CURRENT MARKET*: The "Best Execution" conventional 30-year fixed mortgage rate is 4.625%. While this was the case last week, few lenders were readily quoting it.  More lenders were instead offering 4.75% (extra margin in rate sheets). But when taking into account loan pricing improvements awarded on Friday and today,  a greater number of lenders are actively quoting 4.625%. Some are even offering 4.50% again (scattered reports).  On FHA/VA 30 year fixed "Best Execution"  is 4.375% and in some cases 4.25% is on the table.   15 year fixed conventional loans are best priced at 3.75%. Five year ARMs are still best priced at 3.25% but the ARM market is more stratified and there is more variation in what will be "Best-Execution" depending on your individual scenario. 

PREVIOUS GUIDANCE: We have good news and bad news. The bad news is, the U.S. labor market isn't producing jobs quick enough to boost the broader economic recovery.
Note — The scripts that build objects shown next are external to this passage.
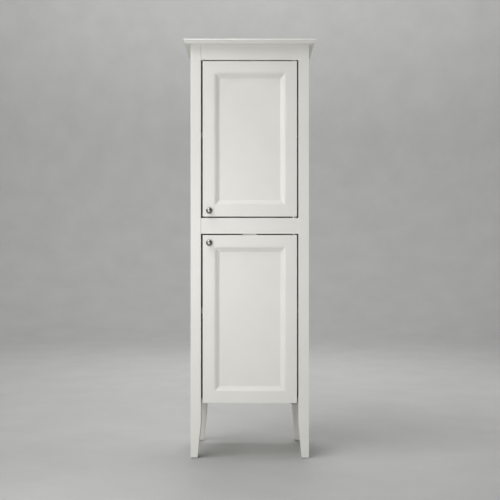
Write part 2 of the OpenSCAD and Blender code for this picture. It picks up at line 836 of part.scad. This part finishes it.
module upper_door_left_stile() { color(paint) door_stile(upper_door_z, upper_door_h, -1); }
module upper_door_right_stile() { color(paint) door_stile(upper_door_z, upper_door_h, 1); }
module upper_door_top_rail() { color(paint) door_top_rail(upper_door_z, upper_door_h); }
module upper_door_bottom_rail() { color(paint) door_bottom_rail(upper_door_z, upper_door_h); }
module upper_door_panel() { color(paint) door_panel(upper_door_z, upper_door_h, 0); }
module upper_door_mouldings() { color(paint) door_mouldings(upper_door_z, upper_door_h); }
module upper_door_top_pin() { color(steel) door_top_pin(upper_door_z, upper_door_h); }
module upper_door_bush() { color(nylon) at_pivot(upper_door_z) bush(); }
module upper_door_strike_plate() { color(steel) door_strike(upper_door_z, upper_door_h, 0); }
module upper_knob() { color(steel) knob(upper_door_z + upper_knob_up); }
module upper_knob_screw() { color(steel) knob_screw(upper_door_z + upper_knob_up); }

module lower_door_left_stile() { color(paint) door_stile(lower_door_z, lower_door_h, -1); }
module lower_door_right_stile() { color(paint) door_stile(lower_door_z, lower_door_h, 1); }
module lower_door_top_rail() { color(paint) door_top_rail(lower_door_z, lower_door_h); }
module lower_door_bottom_rail() { color(paint) door_bottom_rail(lower_door_z, lower_door_h); }
module lower_door_panel() { color(paint) door_panel(lower_door_z, lower_door_h, 0); }
module lower_door_mouldings() { color(paint) door_mouldings(lower_door_z, lower_door_h); }
module lower_door_top_pin() { color(steel) door_top_pin(lower_door_z, lower_door_h); }
module lower_door_bush() { color(nylon) at_pivot(lower_door_z) bush(); }
module lower_door_strike_plate() { color(steel) door_strike(lower_door_z, lower_door_h, 0); }
module lower_knob() { color(steel) knob(lower_door_z + lower_door_h - lower_knob_down); }
module lower_knob_screw() { color(steel) knob_screw(lower_door_z + lower_door_h - lower_knob_down); }

front_left_post();
front_right_post();
rear_left_post();
rear_right_post();
frieze_rail();
mid_rail();
rear_top_rail();
rear_mid_rail();
rear_bottom_rail();
left_top_rail();
left_mid_rail();
left_bottom_rail();
right_top_rail();
right_mid_rail();
right_bottom_rail();
left_upper_panel();
left_lower_panel();
right_upper_panel();
right_lower_panel();
upper_back_panel();
lower_back_panel();
divider_board();
bottom_board();
board_cleats();
upper_shelf();
lower_shelf();
shelf_pins();
foot_glides();
cornice_board();
cornice_front_moulding();
cornice_left_moulding();
cornice_right_moulding();
bottom_pivot_pins();
top_pivot_bushes();
hinge_plate();
wood_screws();
catch_housings();
catch_magnets();
upper_door_left_stile();
upper_door_right_stile();
upper_door_top_rail();
upper_door_bottom_rail();
upper_door_panel();
upper_door_mouldings();
upper_door_top_pin();
upper_door_bush();
upper_door_strike_plate();
upper_knob();
upper_knob_screw();
lower_door_left_stile();
lower_door_right_stile();
lower_door_top_rail();
lower_door_bottom_rail();
lower_door_panel();
lower_door_mouldings();
lower_door_top_pin();
lower_door_bush();
lower_door_strike_plate();
lower_knob();
lower_knob_screw();
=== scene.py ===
"""A tall, narrow painted cabinet with two framed doors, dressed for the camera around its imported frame.

Metres, +Z up, the front faces -Y. The sections follow the cabinet as it is put together.
"""

import math

import bmesh
import bpy
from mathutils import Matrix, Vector


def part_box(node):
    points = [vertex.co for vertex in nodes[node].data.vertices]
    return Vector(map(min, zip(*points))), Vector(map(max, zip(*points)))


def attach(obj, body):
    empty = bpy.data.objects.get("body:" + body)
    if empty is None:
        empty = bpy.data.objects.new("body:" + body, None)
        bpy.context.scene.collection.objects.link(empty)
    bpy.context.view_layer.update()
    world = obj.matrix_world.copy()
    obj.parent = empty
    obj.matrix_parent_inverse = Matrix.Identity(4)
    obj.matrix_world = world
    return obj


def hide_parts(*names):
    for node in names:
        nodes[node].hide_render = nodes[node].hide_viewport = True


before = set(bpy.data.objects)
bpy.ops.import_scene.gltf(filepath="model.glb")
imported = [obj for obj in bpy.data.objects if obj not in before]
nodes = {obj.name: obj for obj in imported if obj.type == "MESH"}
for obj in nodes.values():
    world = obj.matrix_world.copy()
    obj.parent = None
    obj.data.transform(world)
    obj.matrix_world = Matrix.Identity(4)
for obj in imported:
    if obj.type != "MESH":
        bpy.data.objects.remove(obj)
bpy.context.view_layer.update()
MM = 0.001

# ---- The paint ----
# The whole cabinet is sprayed with a warm off-white satin lacquer over sanded primer. The eye sees a soft
# sheen, a faint orange-peel where the wet coat pulled together, and a tone that drifts a little.


def linear(hex_colour):
    """An sRGB hex colour as linear RGBA."""
    channels = [int(hex_colour[i : i + 2], 16) / 255 for i in (1, 3, 5)]
    return (*(c / 12.92 if c <= 0.04045 else ((c + 0.055) / 1.055) ** 2.4 for c in channels), 1)


def add(tree, kind, settings=(), links=()):
    """Adds a node, sets its properties, inputs or ramp stops, and links its inputs from other sockets."""
    node = tree.nodes.new(kind)
    for name, value in dict(settings).items():
        if name == "stops":
            for element, (position, colour) in zip(node.color_ramp.elements, value):
                element.position, element.color = position, colour
        elif isinstance(name, str) and hasattr(node, name):
            setattr(node, name, value)
        else:
            node.inputs[name].default_value = value
    for name, source in dict(links).items():
        tree.links.new(source, node.inputs[name])
    return node


def new_material(name):
    """An empty material, its tree, and the place of each point on the piece."""
    material = bpy.data.materials.new(name)
    material.use_nodes = True
    tree = material.node_tree
    tree.nodes.clear()
    return material, tree, add(tree, "ShaderNodeTexCoord").outputs["Object"]


# How far the roughness of a sprayed coat drifts either way
GLOSS_DRIFT = 0.05


def satin_paint(name, light, shade, roughness):
    """Sprayed satin lacquer over primed timber, drifting between a light and a shaded tone."""
    material, tree, place = new_material(name)
    # Clouds about 110 mm across, where one pass of the spray gun lies over the last
    clouds = add(
        tree,
        "ShaderNodeTexNoise",
        {"Scale": 1 / (110 * MM), "Detail": 3.0, "Roughness": 0.5},
        {"Vector": place},
    )
    # Specks about 2.5 mm across, where the primer shows through by a shade
    specks = add(
        tree,
        "ShaderNodeTexNoise",
        {"Scale": 1 / (2.5 * MM), "Detail": 2.0, "Roughness": 0.6},
        {"Vector": place},
    )
    drift = add(
        tree,
        "ShaderNodeMix",
        {"data_type": "FLOAT", "Factor": 0.25},
        {"A": clouds.outputs["Fac"], "B": specks.outputs["Fac"]},
    )
    tone = add(
        tree,
        "ShaderNodeValToRGB",
        {"stops": [(0.35, linear(shade)), (0.65, linear(light))]},
        {"Fac": drift.outputs["Result"]},
    )
    # Orange-peel is 1 to 2 mm across, drawn at 4 mm so that it shows at the camera's distance
    peel = add(
        tree,
        "ShaderNodeTexNoise",
        {"Scale": 1 / (4 * MM), "Detail": 1.5, "Roughness": 0.4},
        {"Vector": place},
    )
    gloss = add(
        tree,
        "ShaderNodeMapRange",
        {"To Min": roughness - GLOSS_DRIFT, "To Max": roughness + GLOSS_DRIFT},
        {"Value": clouds.outputs["Fac"]},
    )
    bump = add(
        tree, "ShaderNodeBump", {"Strength": 0.12, "Distance": 0.2 * MM}, {"Height": peel.outputs["Fac"]}
    )
    shader = add(
        tree,
        "ShaderNodeBsdfPrincipled",
        {"IOR": 1.5},
        {
            "Base Color": tone.outputs["Color"],
            "Roughness": gloss.outputs["Result"],
            "Normal": bump.outputs[0],
        },
    )
    add(tree, "ShaderNodeOutputMaterial", {}, {"Surface": shader.outputs[0]})
    return material


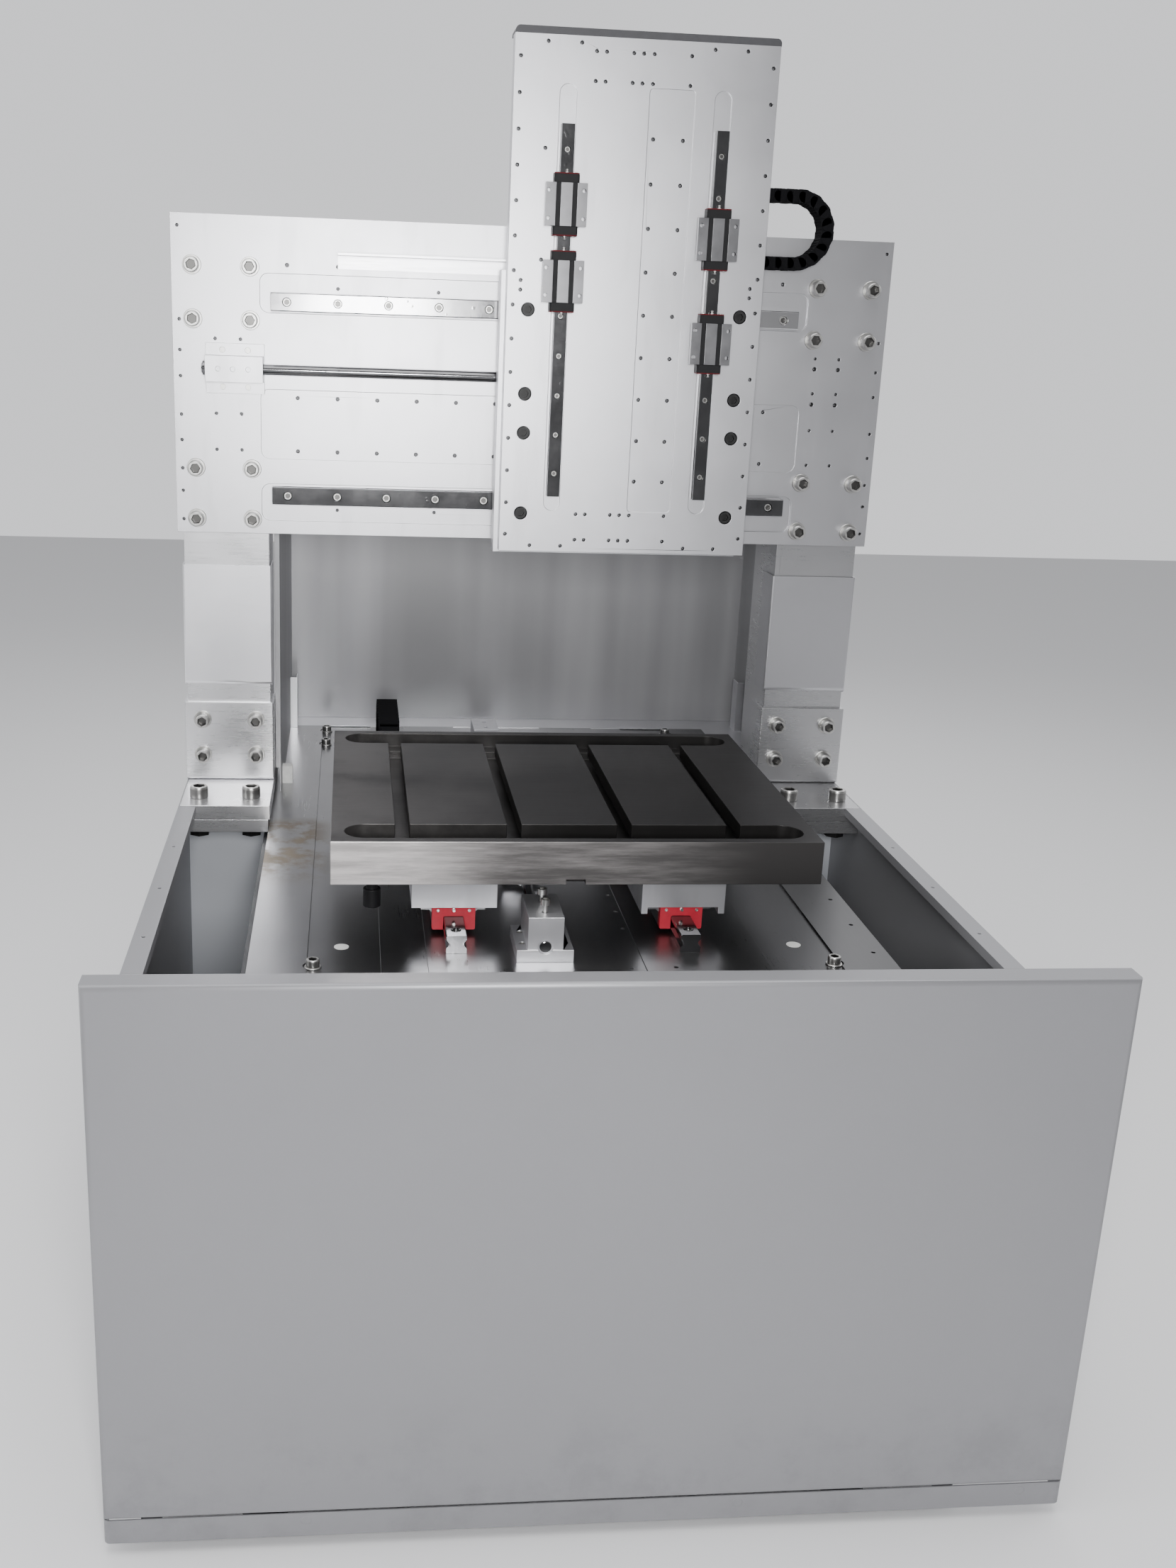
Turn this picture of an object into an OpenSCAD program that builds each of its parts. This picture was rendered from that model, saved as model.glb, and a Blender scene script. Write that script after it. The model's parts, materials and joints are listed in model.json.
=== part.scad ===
// Bench-height three-axis CNC router: sheet-metal cabinet, fixed gantry, moving T-slot table.
// Frame: +X right, +Y to the back, +Z up. Origin on the floor at the centre of the footprint.

/* [Cabinet] */
// Width of the front panel
cab_w = 1341; // [1200:1:1700]
// Overall depth, front panel to rear guard
cab_d = 1466; // [1300:1:1800]
// Height of the front and side panels
panel_h = 815; // [650:1:1000]
// Gap between the floor and the panels
foot_gap = 20; // [16:1:30]
// Thickness of the cabinet sheet
sheet_t = 2; // [1.5:0.1:3]
// Depth of the folded edge round the front panel
front_return = 37; // [25:1:50]
// Bend radius of the folded edges
bend_r = 8; // [5:0.5:12]
// Height of the strip welded along the bottom of the front panel
plinth_h = 37; // [25:1:50]
// Width of the folded flange on top of the side panels
side_flange = 28; // [20:1:36]
// Inner width of the rear guard
guard_w = 943; // [900:1:980]
// Sideways place of the rear guard's left wall, in from the bed's left edge
guard_x = 12; // [10:0.5:20]
// Height of the rear guard above the bed
guard_h = 900; // [600:1:930]

/* [Bed] */
// Width of the machined bed plate
bed_w = 874; // [800:1:1050]
// Thickness of the bed plate
bed_t = 20; // [16:1:30]
// How far the bed surface lies below the top of the panels
bed_drop = 37; // [30:1:50]
// Sideways place of the bed centre
bed_x = -43; // [-50:1:-36]
// Section of the welded frame tubes
tube_s = 60; // [50:1:80]
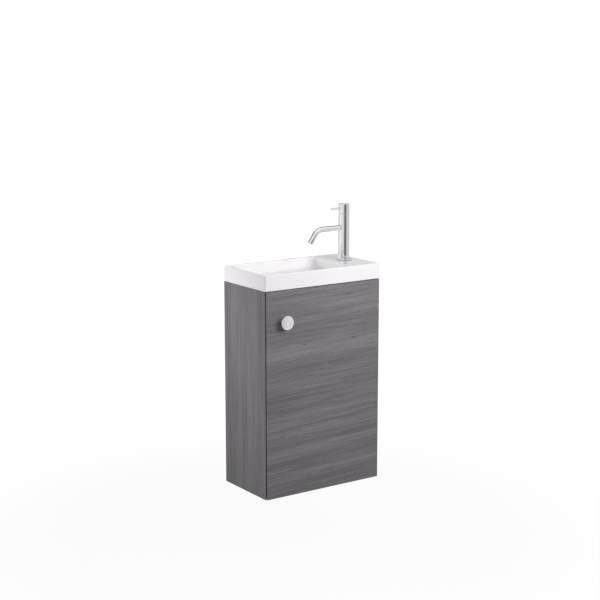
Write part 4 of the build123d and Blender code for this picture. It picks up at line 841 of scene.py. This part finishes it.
def basin_surface():
    """The basin's rings, from the underside round the edges and down into the bowl."""
    left, front, low = (value / MM for value in BASIN_LOW)
    right, back, top = (value / MM for value in BASIN_HIGH)
    edges = [(FOOT_EDGE, OUTER_ROUND, low), (0.0, OUTER_ROUND, low + FOOT_EDGE)]
    edges.append((0.0, OUTER_ROUND, top - OUTER_ROUND - RING_GUARD))
    for step in range(EDGE_STEPS + 1):
        angle = math.radians(90 * step / EDGE_STEPS)
        inset = OUTER_ROUND * (1 - math.cos(angle))
        edges.append((inset, max(OUTER_ROUND - inset, SHARPEST), top - OUTER_ROUND * (1 - math.sin(angle))))
    edges.append((OUTER_ROUND + RING_GUARD, SHARPEST, top))
    rings = [
        field_ring(left + inset, right - inset, front + inset, back - inset, radius, z)
        for inset, radius, z in edges
    ]
    bowl = (left + BOWL_RIM, right - DECK_LENGTH, front + BOWL_RIM, back - BOWL_RIM)
    mouth = field_ring(*bowl, BOWL_CORNERS[0], top)
    side = BOWL_SLOPES["side"]
    field = (bowl[0] + BOWL_SLOPES["left"], bowl[1] - BOWL_SLOPES["right"], bowl[2] + side, bowl[3] - side)
    floor = field_ring(*field, BOWL_CORNERS[1], top - BOWL_DEPTH)
    columns = []
    for edge, foot in zip(mouth, floor):
        run = Vector((foot.x - edge.x, foot.y - edge.y, 0)).normalized()
        lip = arc(edge - run * 3.0, edge, edge.lerp(foot, 0.5), LIP_ROUND, 6, 0.45, 0.9)
        bend = arc(edge.lerp(foot, 0.1), foot, foot + run * 24.0, FOOT_ROUND, 10, 0.45, 0.9)
        slope = [lip[-1].lerp(bend[0], share) for share in (0.06, 0.35, 0.65, 0.94)]
        columns.append([lip[0] - run * 0.5] + lip + slope + bend + [bend[-1] + run * 0.8])
    return rings + [list(ring) for ring in zip(*columns)]


def deck_pocket(low, top):
    """The cutter that hollows the tap deck from below."""
    right, back = BASIN_HIGH.x / MM, BASIN_HIGH.y / MM
    left = right - DECK_LENGTH + POCKET_WALL
    field = (left, right - POCKET_INSET, BASIN_LOW.y / MM + POCKET_INSET, back - POCKET_INSET)
    rings = [field_ring(*field, POCKET_CORNER, z) for z in (low, top - DECK_THICKNESS)]
    bm = bmesh.new()
    skin(bm, rings, MM)
    return closed_object(bm, "cutter")


def basin_piece():
    """The basin with its tap hole, waste hole, waste seat and the pocket under the deck."""
    bm = bmesh.new()
    skin(bm, basin_surface(), MM)
    bmesh.ops.remove_doubles(bm, verts=bm.verts, dist=2e-6)
    piece = closed_object(bm, "basin_piece")
    tap, waste = middle("tap_shank"), middle("waste_tail")
    tap.z = waste.z = 0.0
    low, top = heights("basin")
    seat = heights("waste_upper_gasket")[0]
    tap_hole = plug(tap, UP, TAP_HOLE, low - 5, top + 5)
    waste_hole = plug(waste, UP, WASTE_HOLE, low - 5, top)
    waste_seat = plug(waste, UP, radius_of("waste_grid") + 1.0, seat, top - BOWL_DEPTH + 8.0, 96)
    carve(piece, deck_pocket(low - 5.0, top), tap_hole, waste_hole, waste_seat)
    stand_for(piece, "basin")


basin_piece()


# Sealant: two hollow beads along the side panels
BEAD_STEPS = 48
FACE_STEPS = 6


def sealant():
    """Both beads, each with a concave face that wavers a little."""
    bm = bmesh.new()
    for low, high in islands("basin_sealant"):
        outer, inner = (low.x, high.x) if low.x < 0 else (high.x, low.x)
        rings = []
        for step in range(BEAD_STEPS + 1):
            y = low.y + (high.y - low.y) * step / BEAD_STEPS
            waver = 0.06 * math.sin(step * 1.7) + 0.05 * math.sin(step * 0.61)
            ring = [(outer, y, high.z)]
            for part in range(FACE_STEPS + 1):
                angle = math.radians(90 * part / FACE_STEPS)
                hollow = 1.0 - (0.16 + waver) * math.sin(2 * angle)
                x = outer + (inner - outer) * (1 - math.sin(angle)) * hollow
                z = high.z + (low.z - high.z) * (1 - math.cos(angle)) * hollow
                ring.append((x, y, z))
            rings.append(ring)
        skin(bm, rings)
    piece = closed_object(bm, "sealant_beads")
    smooth(piece.data)
    stand_for(piece, "basin_sealant")


sealant()


# Turned pieces, in millimetres from the height of their own axis
def upright(node):
    """The upright axis through a node's middle."""
    centre = middle(node)
    centre.z = 0.0
    return straight(centre, UP)


def washer(node, bore, edge):
    """A soft ring that fills its node's box, with rounded edges."""
    low, high = heights(node)
    reach = radius_of(node)
    outline = [(bore, low, edge), (reach, low, edge), (reach, high, edge), (bore, high, edge)]
    turned(node, node + "_ring", outline, upright(node), 4, 0.05)


TAP_AXIS = upright("tap_body")
NECK = bore_of("tap_shank")
TAIL_BORE = bore_of("waste_tail")
PIPE_RADIUS = 16.0
PIPE_BORE = 14.6
CUP_SEAL_BORE = 28.0
washer("tap_base_gasket", NECK, 0.3)
washer("tap_washer", NECK, 0.5)
washer("waste_upper_gasket", WASTE_HOLE, 0.4)
washer("waste_lower_gasket", TAIL_BORE, 0.8)
washer("trap_inlet_seal", PIPE_RADIUS, 0.4)
washer("trap_cup_seal", CUP_SEAL_BORE, 0.4)


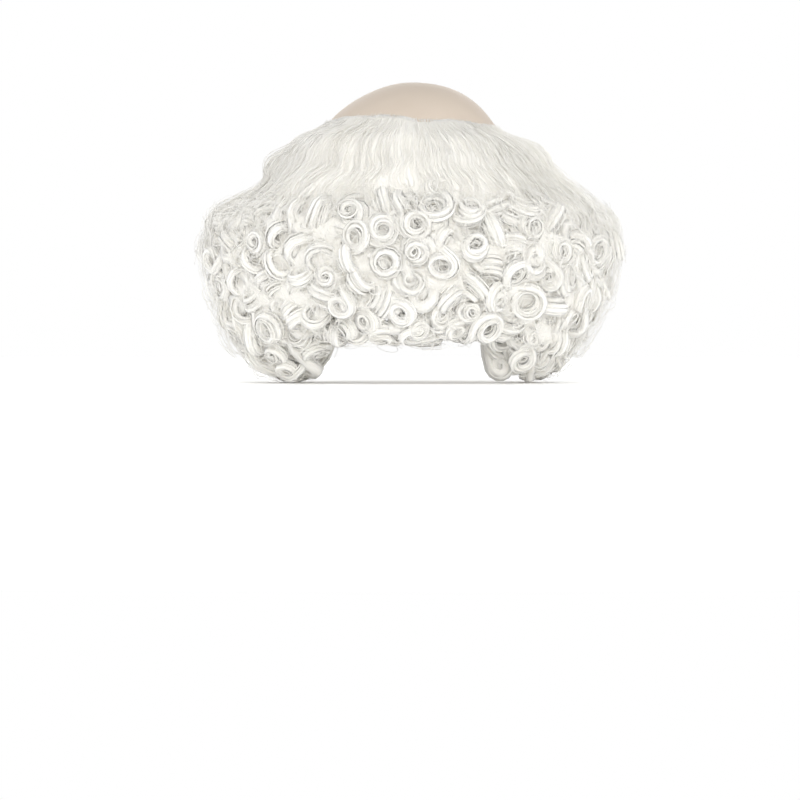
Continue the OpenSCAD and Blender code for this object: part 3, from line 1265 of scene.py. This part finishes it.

This weighs on housing, especially the purchase market and home prices (possible downward spiral).  The good news is, a slow economic recovery supports our outlook for lower interest rates by the end of the summer  (if they could only spark a little more loan demand!). Still, while the case for our long-term outlook remains intact, until we see investors display a commitment to rally, we will be reluctant to advise floating in the short-term, especially with unfriendly volatility only a few days behind us.  We would be willing to float into Monday though, just to give today's poor jobs report a chance to settle in.

CURRENT GUIDANCE: There are two decidedly different tones between this week and last. Whereas markets seemed fixated on mostly jobs in in the holiday shortened work week behind, the one ahead offers many scheduled economic releases and events to trade around. And market sentiment isn’t looking good as a new week packed with news gets underway (not good for stocks. good for bonds).  This implies a "flight to safety" could continue to benefit mortgage rates in the near-term.  Still, while the case for our outlook  ("lower rates by the end of the summer") remains intact, until we see investors display a commitment to rally, we will be reluctant to advise floating in the short-term, especially with unfriendly volatility only a few days behind us.  We would however be willing to float into tomorrow. Just to see if this situation plays out in favor of lower rates right now.



BEWARE: MND guidance is speculative in nature. We don't have a crystal ball, we can't predict the future, we can only share our outlook. Making the following considerations extra important........................

What MUST be considered BEFORE one thinks about capitalizing on a rates rally?

   1. WHAT DO YOU NEED? Rates might not rally as much as you want/need.
   2. WHEN DO YOU NEED IT BY? Rates might not rally as fast as you want/need.
   3. HOW DO YOU HANDLE STRESS? Are you ready to make tough decisions?

*Best Execution is the most cost efficient combination of note rate offered and points paid at closing. This note rate is determined based on the time it takes to recover the points you paid at closing (discount) vs. the monthly savings of permanently buying down your mortgage rate by 0.125%.  When deciding on whether or not to pay points, the borrower must have an idea of how long they intend to keep their mortgage. For more info, ask you originator to explain the findings of their "breakeven analysis" on your permanent rate buy down costs.

*Important Mortgage Rate Disclaimer: The "Best Execution" loan pricing quotes shared above are generally seen as the more aggressive side of the primary mortgage market. Loan originators will only be able to offer these rates on conforming loan amounts to very well-qualified borrowers who have a middle FICO score over 740 and enough equity in their home to qualify for a refinance or a large enough savings to cover their down payment and closing costs. If the terms of your loan trigger any risk-based loan level pricing adjustments (LLPAs), your rate quote will be higher. If you do not fall into the "perfect borrower" category, make sure you ask your loan originator for an explanation of the characteristics that make your loan more expensive. "No point" loan doesn't mean "no cost" loan. The best 30 year fixed conventional/FHA/VA mortgage rates still include closing costs such as: third party fees + title charges + transfer and recording. Don't forget the fiscal frisking that comes along with the underwriting process.